Whether the cardinal was a victim or an accomplice, is a question which has never been, and now never can be decided. The mystery in which the affair is involved must remain a mystery, until the secret of all hearts are revealed at the great day of judgment. If he was the guilty instigator, and the poor countess but his tool and victim, how much has he yet to be accountable for in the just retribution of eternity!

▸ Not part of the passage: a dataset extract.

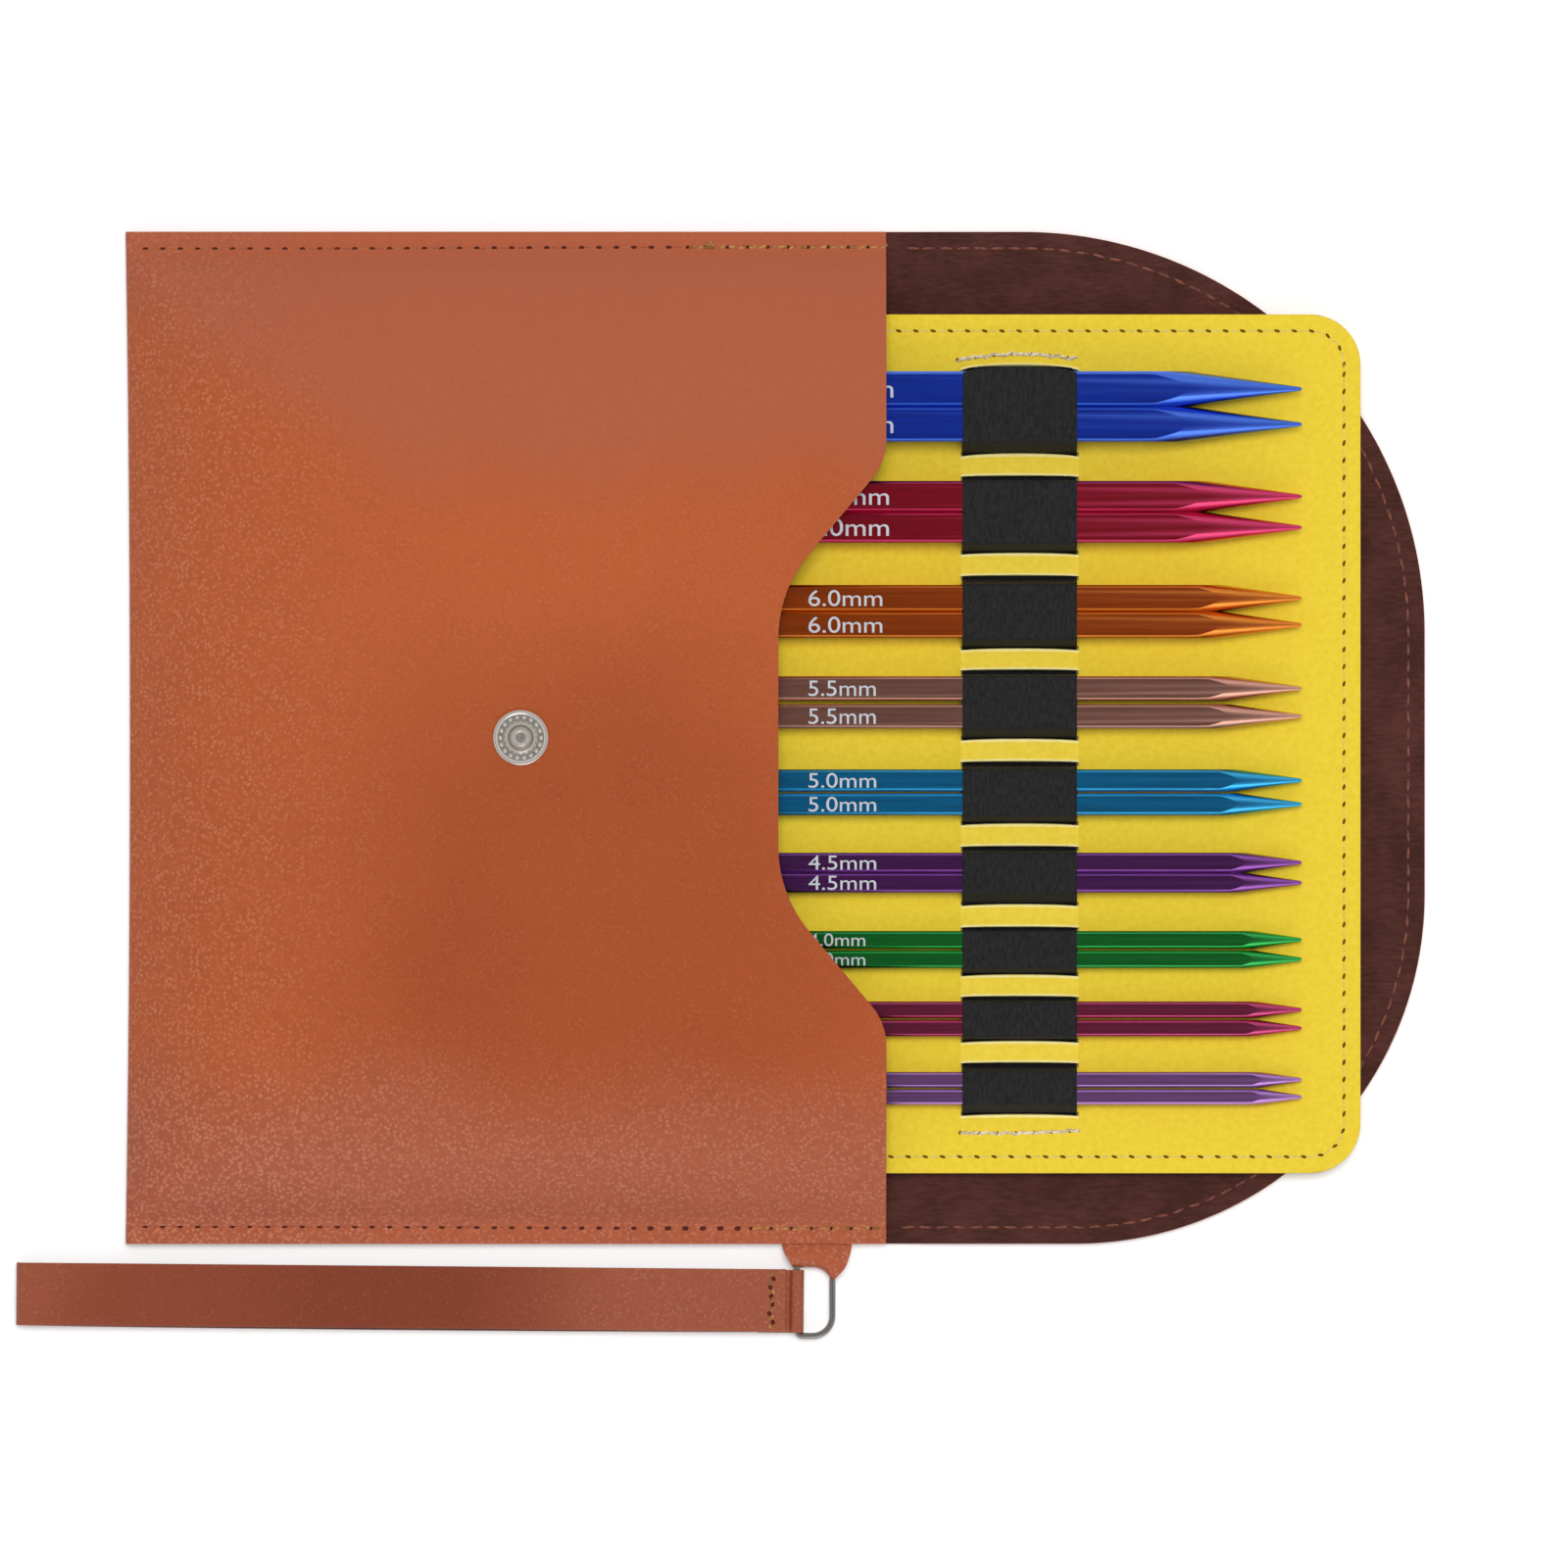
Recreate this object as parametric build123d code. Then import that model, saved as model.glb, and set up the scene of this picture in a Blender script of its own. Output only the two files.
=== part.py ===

The supposition, however, which now is almost universally entertained, is, that the crafty woman Lamotte, by forgery, and by means of an accomplice who very much, in figure, resembled Maria Antoinette, completely duped the cardinal. His anxiety was such to be restored to the royal favor, that he eagerly caught at the bait which the wily countess presented to him. But, whoever may have been the guilty ones, no one now doubts that Maria Antoinette was entirely innocent. She, however, experienced all the ignominy she could have encountered, had she been involved in the deepest guilt.